- **Your task**
Beneath this instruction is a block of data; output from it exactly the lines that run from the one containing "rail_pile();" through the one containing "a plain studio.", inclusive.

● ● ● ●

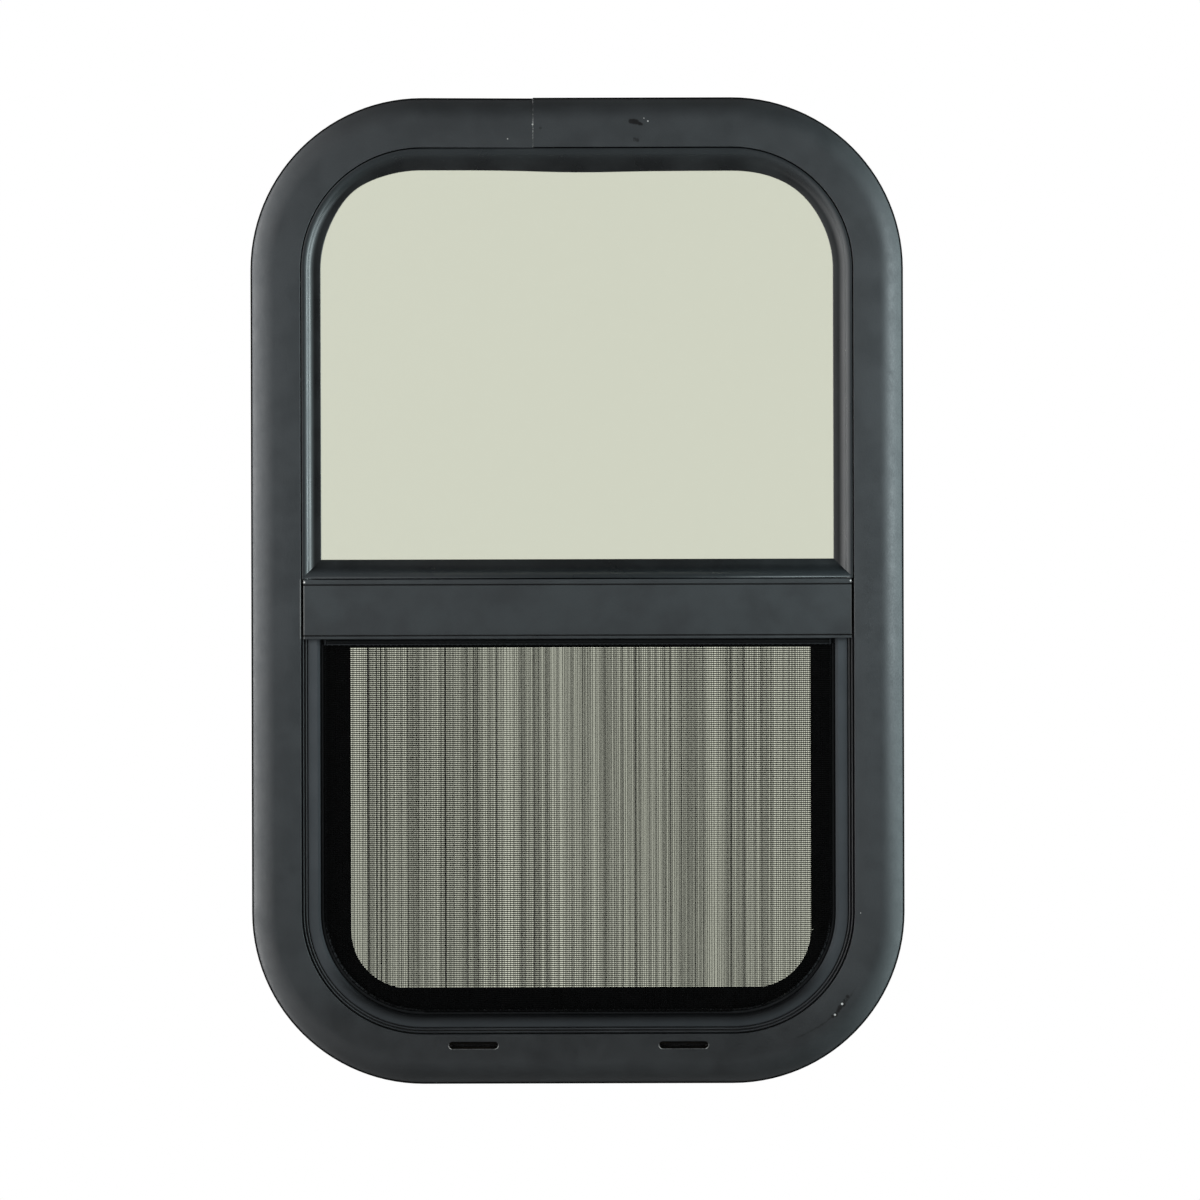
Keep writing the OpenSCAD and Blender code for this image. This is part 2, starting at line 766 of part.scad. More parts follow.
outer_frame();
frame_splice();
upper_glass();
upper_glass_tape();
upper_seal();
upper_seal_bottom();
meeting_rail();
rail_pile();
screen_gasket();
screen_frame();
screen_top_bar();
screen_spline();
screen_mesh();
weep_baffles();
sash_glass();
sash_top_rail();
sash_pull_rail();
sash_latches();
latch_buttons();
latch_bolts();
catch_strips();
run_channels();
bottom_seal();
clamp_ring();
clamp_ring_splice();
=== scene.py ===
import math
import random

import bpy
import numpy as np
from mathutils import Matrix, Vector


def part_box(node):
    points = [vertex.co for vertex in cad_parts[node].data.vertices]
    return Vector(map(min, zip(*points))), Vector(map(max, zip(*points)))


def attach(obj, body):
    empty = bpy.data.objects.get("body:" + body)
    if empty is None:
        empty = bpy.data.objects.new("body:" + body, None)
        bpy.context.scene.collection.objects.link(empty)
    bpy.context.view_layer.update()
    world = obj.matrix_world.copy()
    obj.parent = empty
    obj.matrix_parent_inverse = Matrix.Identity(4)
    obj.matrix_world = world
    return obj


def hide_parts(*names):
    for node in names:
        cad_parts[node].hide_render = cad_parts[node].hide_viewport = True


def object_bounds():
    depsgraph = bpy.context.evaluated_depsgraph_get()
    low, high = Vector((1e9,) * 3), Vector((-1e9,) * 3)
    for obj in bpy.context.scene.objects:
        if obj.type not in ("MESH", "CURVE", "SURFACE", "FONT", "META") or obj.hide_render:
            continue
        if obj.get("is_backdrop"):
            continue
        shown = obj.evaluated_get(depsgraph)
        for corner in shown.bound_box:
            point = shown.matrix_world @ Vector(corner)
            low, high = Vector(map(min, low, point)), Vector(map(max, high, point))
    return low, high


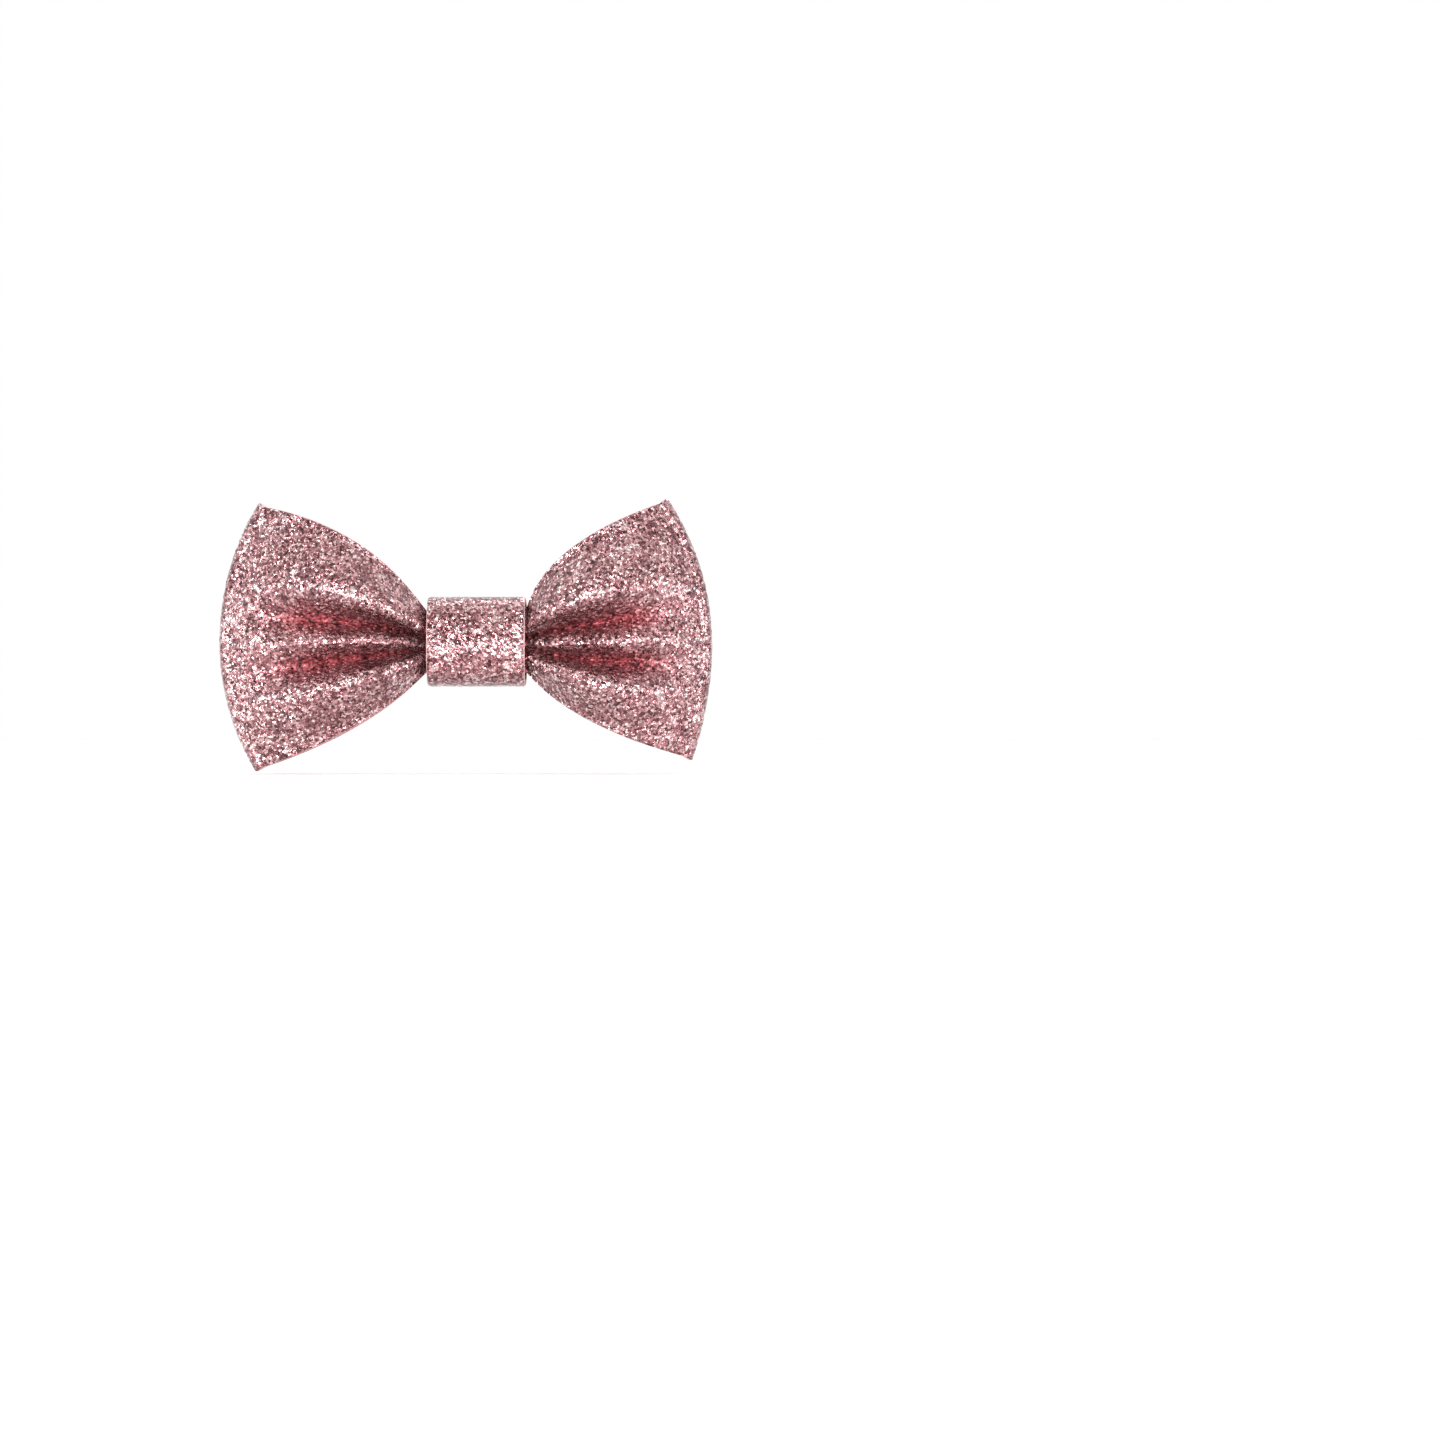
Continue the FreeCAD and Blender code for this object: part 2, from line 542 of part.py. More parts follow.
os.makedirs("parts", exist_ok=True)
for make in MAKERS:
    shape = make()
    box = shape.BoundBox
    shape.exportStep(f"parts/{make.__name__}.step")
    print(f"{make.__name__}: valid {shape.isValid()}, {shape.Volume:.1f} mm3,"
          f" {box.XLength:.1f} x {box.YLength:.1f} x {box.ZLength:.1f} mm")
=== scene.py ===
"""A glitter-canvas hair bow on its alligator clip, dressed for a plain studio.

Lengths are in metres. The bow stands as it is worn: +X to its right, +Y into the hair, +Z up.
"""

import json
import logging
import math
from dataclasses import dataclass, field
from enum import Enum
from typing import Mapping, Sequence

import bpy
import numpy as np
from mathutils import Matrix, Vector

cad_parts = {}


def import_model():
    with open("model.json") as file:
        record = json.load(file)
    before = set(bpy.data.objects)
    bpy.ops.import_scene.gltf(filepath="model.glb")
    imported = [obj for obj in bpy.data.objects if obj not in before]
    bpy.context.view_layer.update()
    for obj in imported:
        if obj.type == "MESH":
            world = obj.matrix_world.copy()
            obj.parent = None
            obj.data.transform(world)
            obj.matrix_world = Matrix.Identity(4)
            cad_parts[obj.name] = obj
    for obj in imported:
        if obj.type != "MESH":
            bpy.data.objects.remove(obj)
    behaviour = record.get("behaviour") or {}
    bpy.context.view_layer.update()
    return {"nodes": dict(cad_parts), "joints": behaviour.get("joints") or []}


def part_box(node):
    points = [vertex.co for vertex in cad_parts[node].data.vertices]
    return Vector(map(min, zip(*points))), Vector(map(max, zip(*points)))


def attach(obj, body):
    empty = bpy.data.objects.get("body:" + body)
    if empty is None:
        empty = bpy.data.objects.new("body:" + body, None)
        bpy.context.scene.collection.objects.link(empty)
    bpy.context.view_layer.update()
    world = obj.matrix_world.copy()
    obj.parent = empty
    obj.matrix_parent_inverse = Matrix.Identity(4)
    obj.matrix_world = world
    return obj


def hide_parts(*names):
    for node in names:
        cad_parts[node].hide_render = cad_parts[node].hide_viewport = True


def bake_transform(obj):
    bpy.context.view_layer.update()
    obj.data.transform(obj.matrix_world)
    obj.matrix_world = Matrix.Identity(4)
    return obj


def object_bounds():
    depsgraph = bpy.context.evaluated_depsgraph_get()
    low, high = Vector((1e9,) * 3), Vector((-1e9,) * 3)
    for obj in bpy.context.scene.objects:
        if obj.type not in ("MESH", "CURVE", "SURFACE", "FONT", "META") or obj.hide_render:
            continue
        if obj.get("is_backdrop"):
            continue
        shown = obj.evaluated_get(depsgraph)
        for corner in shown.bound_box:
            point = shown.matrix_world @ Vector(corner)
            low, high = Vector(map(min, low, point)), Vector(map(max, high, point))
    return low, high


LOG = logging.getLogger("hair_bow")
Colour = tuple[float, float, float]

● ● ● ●

- **Correct answer**
rail_pile();
screen_gasket();
screen_frame();
screen_top_bar();
screen_spline();
screen_mesh();
weep_baffles();
sash_glass();
sash_top_rail();
sash_pull_rail();
sash_latches();
latch_buttons();
latch_bolts();
catch_strips();
run_channels();
bottom_seal();
clamp_ring();
clamp_ring_splice();
=== scene.py ===
import math
import random

import bpy
import numpy as np
from mathutils import Matrix, Vector


def part_box(node):
    points = [vertex.co for vertex in cad_parts[node].data.vertices]
    return Vector(map(min, zip(*points))), Vector(map(max, zip(*points)))


def attach(obj, body):
    empty = bpy.data.objects.get("body:" + body)
    if empty is None:
        empty = bpy.data.objects.new("body:" + body, None)
        bpy.context.scene.collection.objects.link(empty)
    bpy.context.view_layer.update()
    world = obj.matrix_world.copy()
    obj.parent = empty
    obj.matrix_parent_inverse = Matrix.Identity(4)
    obj.matrix_world = world
    return obj


def hide_parts(*names):
    for node in names:
        cad_parts[node].hide_render = cad_parts[node].hide_viewport = True


def object_bounds():
    depsgraph = bpy.context.evaluated_depsgraph_get()
    low, high = Vector((1e9,) * 3), Vector((-1e9,) * 3)
    for obj in bpy.context.scene.objects:
        if obj.type not in ("MESH", "CURVE", "SURFACE", "FONT", "META") or obj.hide_render:
            continue
        if obj.get("is_backdrop"):
            continue
        shown = obj.evaluated_get(depsgraph)
        for corner in shown.bound_box:
            point = shown.matrix_world @ Vector(corner)
            low, high = Vector(map(min, low, point)), Vector(map(max, high, point))
    return low, high


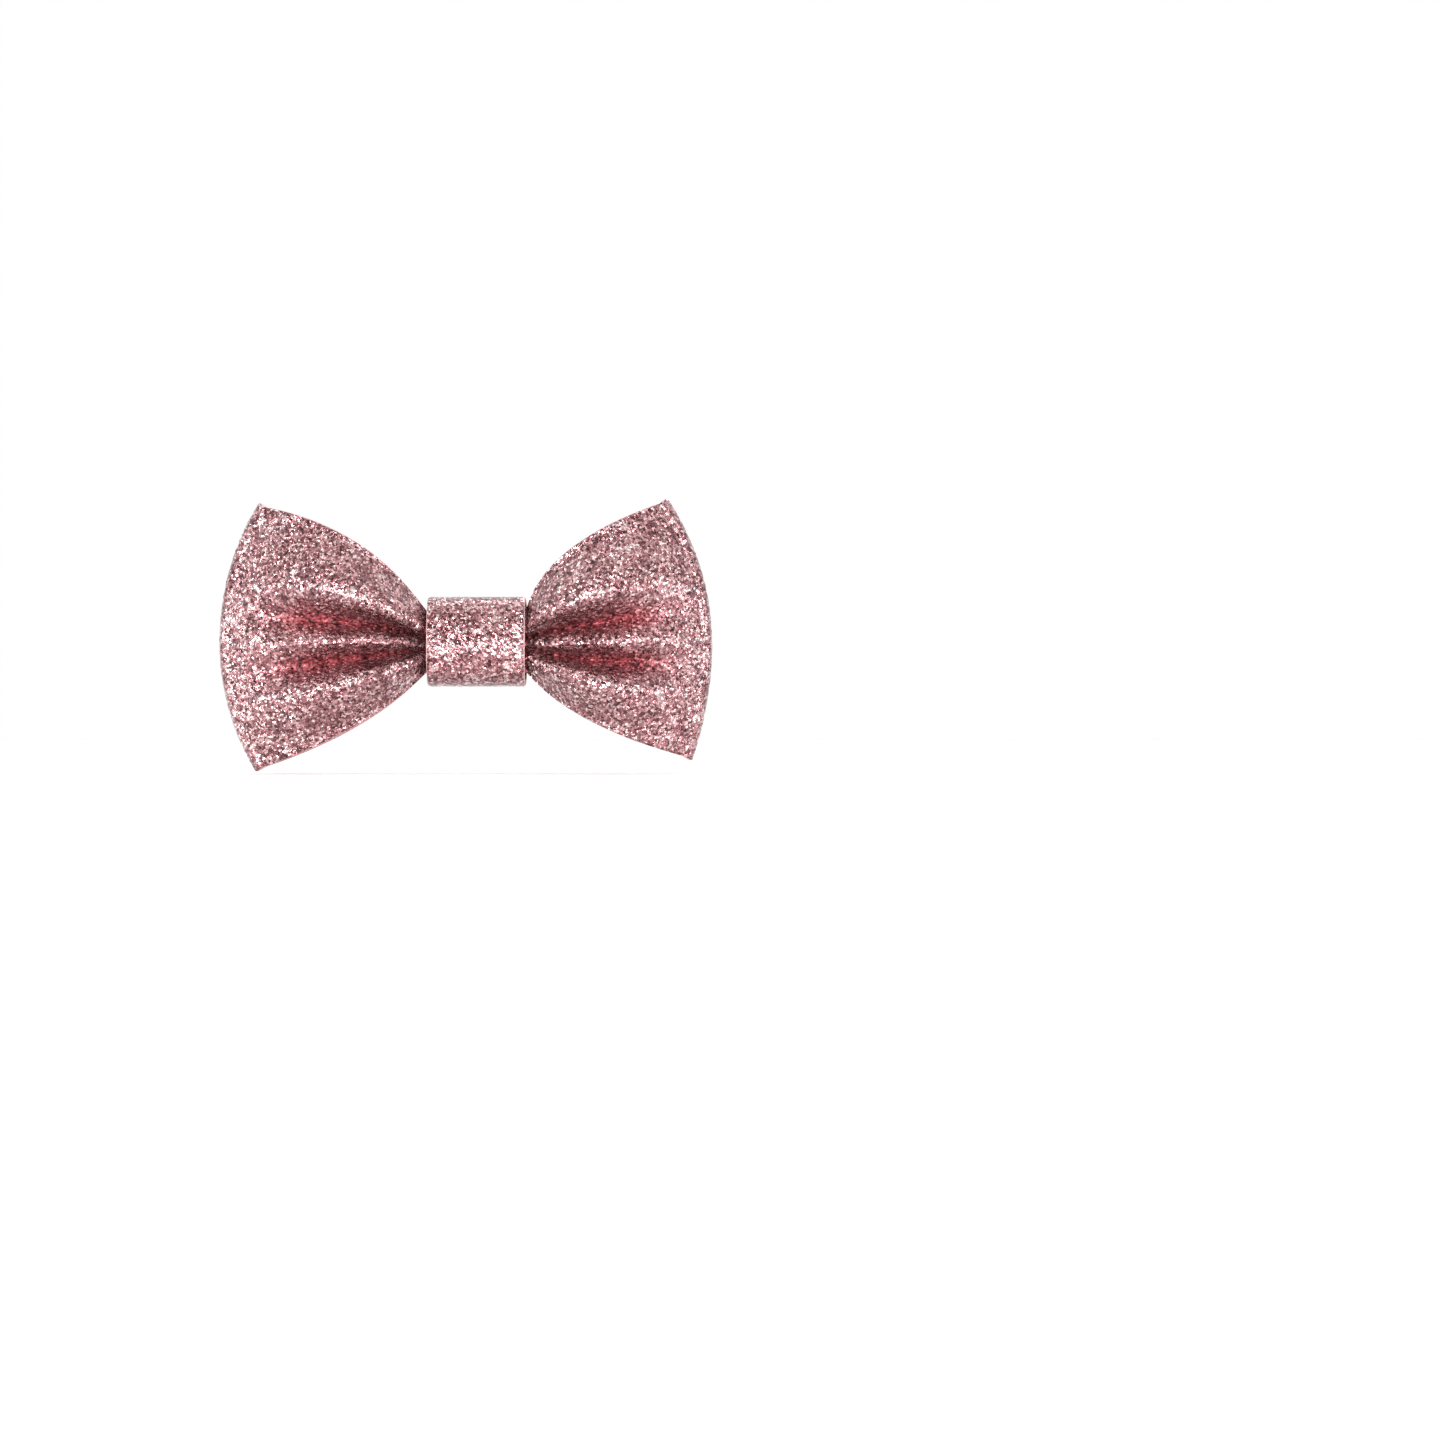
Continue the FreeCAD and Blender code for this object: part 2, from line 542 of part.py. More parts follow.
os.makedirs("parts", exist_ok=True)
for make in MAKERS:
    shape = make()
    box = shape.BoundBox
    shape.exportStep(f"parts/{make.__name__}.step")
    print(f"{make.__name__}: valid {shape.isValid()}, {shape.Volume:.1f} mm3,"
          f" {box.XLength:.1f} x {box.YLength:.1f} x {box.ZLength:.1f} mm")
=== scene.py ===
"""A glitter-canvas hair bow on its alligator clip, dressed for a plain studio.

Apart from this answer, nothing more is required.